On 6/13/17 7:51 PM, ag0aep6g wrote:
On 06/14/2017 12:45 AM, Steven Schveighoffer wrote:
No, the fact that immutable implicitly casts to const(inout) is a
special property enabled by the knowledge that immutable data can
NEVER change, so it's OK to assume it's (at least) const for all
references. The same cannot be true of const or mutable.
In other words: Immutable can't ever become mutable, at most it can
become const.
In the same vein: Mutable can't ever become immutable, at most it can
become const.
I don't see the fundamental difference. Mutable and immutable act very
much alike. They're just on opposing ends of the scale.
The fundamental difference is that const and immutable share a
characteristic that mutable doesn't -- you can't mutate the data.
The reason const(inout) works is because const(immutable) evaluates to
just immutable.
const(<mutable>) just evaluates to const. In this way, mutable is less
"special" than immutable.
This cannot work, because g() has no idea what the true mutability of
x is. inout is not a template.
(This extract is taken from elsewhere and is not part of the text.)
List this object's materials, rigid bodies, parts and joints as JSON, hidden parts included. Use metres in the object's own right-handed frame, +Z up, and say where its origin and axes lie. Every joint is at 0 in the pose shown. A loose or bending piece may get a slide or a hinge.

This is why you can't implicitly cast
inout to anything except const, and you can't implicitly cast anything
to inout.
I don't follow. `inout const` doesn't need a template to do its thing.
Right, it's because the point at which the inout is "unwrapped" (i.e. at
the point of return), it either becomes const or immutable. Inout
functions can compile oblivious to how they will be called because the
caller can completely determine the type that should be returned. It was
the impetus to create inout in the first place -- why generate all these
functions that do the same thing, just to change the return type, let
the caller figure it out.
I'm not sure what you mean about implicit conversions. Obviously, an
inout result matches the corresponding inout argument(s). Doesn't matter
if that's an implicit conversion or whatever.
There is actually a difference. inout wraps one and exactly one type
modifier. The table in that function shows what the modifier is
depending on your collection of mutability parameters.
If ALL of them are the same, it becomes that same thing.
If any are different, you use the table to figure out. Most differences
become const, some special cases become const(inout). This special case
is solely to allow a function that takes both immutable and inout to
potentially return immutable instead of just const.
Now, this code could be made to work:
----
bool condition;
auto f(inout int* x)
{
int* y; /* mutable now */
return condition ? x : y;
}
void main()
{
int* r1 = f(new int);
const r1 = f(new immutable int);
}
----
Mutable in, mutable out. Const in, const out. Immutable in, const out.
You can't get immutable out, because y is mutable, and it cannot become
immutable. Same principle as above. You never go from mutable to
immutable or the other way around, so everything's fine, no?
The soundness of the function above seems good, but I don't know how to
reason about the return type of f. Because mutable has no type modifier,
it's hard to imagine doing this without one. And any time I think about
how to define it, it breaks down. I can't imagine const(blah(T))
evaluating to mutable, no matter what blah is called, or how it works.
Literally the ONLY place this would be useful is for inout functions,
and Andrei pretty much has declared that inout should be completely
stricken from Phobos/druntime in favor of templates. I can't imagine any
leeway for another type modifier.
const(inout) literally was an afterthought observation that we could
relax the rules for this one case and get a little more usability.
-Steve